====== DATA IN THIS EXERCISE

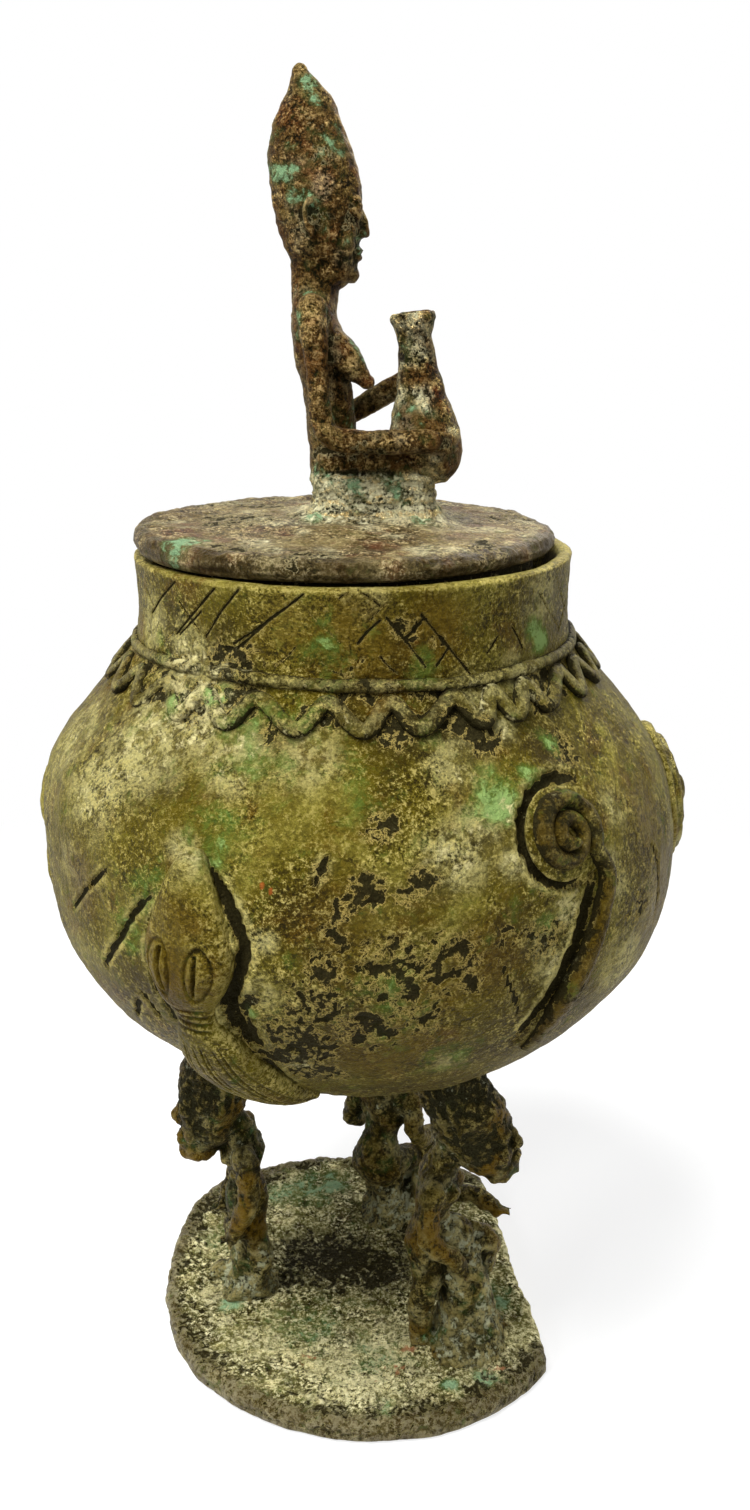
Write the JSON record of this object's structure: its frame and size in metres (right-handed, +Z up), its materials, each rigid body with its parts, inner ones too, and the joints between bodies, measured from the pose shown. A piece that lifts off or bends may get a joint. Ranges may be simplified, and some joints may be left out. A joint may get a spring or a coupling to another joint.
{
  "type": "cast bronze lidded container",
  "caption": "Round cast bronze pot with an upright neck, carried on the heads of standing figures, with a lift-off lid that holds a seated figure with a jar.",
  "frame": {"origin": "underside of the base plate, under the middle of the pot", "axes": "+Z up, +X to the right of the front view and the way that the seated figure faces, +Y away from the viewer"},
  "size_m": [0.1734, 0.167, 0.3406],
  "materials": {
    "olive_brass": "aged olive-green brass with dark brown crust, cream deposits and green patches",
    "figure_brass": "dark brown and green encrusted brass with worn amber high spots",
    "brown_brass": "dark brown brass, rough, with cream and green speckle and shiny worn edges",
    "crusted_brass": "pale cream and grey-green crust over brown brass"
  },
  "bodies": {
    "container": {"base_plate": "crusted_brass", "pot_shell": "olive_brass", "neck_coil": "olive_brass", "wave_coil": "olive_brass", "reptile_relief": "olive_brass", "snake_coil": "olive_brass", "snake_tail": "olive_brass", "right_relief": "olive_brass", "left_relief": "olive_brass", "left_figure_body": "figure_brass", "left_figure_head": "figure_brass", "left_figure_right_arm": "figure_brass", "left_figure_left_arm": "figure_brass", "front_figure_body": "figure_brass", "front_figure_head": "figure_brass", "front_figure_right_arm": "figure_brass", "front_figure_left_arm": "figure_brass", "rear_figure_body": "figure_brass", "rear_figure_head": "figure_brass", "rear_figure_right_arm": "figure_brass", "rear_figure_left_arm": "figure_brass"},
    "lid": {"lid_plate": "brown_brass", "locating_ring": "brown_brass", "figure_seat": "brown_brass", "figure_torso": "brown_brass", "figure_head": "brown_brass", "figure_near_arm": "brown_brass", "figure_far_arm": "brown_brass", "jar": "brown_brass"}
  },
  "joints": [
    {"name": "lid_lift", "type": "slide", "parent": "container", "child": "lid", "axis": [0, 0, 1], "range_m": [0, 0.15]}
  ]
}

============
====== DATA IN THIS EXERCISE

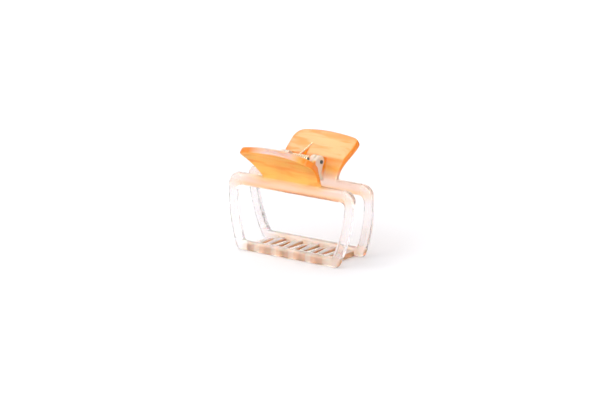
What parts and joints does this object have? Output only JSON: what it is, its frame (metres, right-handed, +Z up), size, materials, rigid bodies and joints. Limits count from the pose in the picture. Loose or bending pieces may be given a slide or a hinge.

============

- _WORK INSTRUCTIONS_
Using the material above, work out how many lines contain the string "parts". Give that number alone.

- _REPLY_
2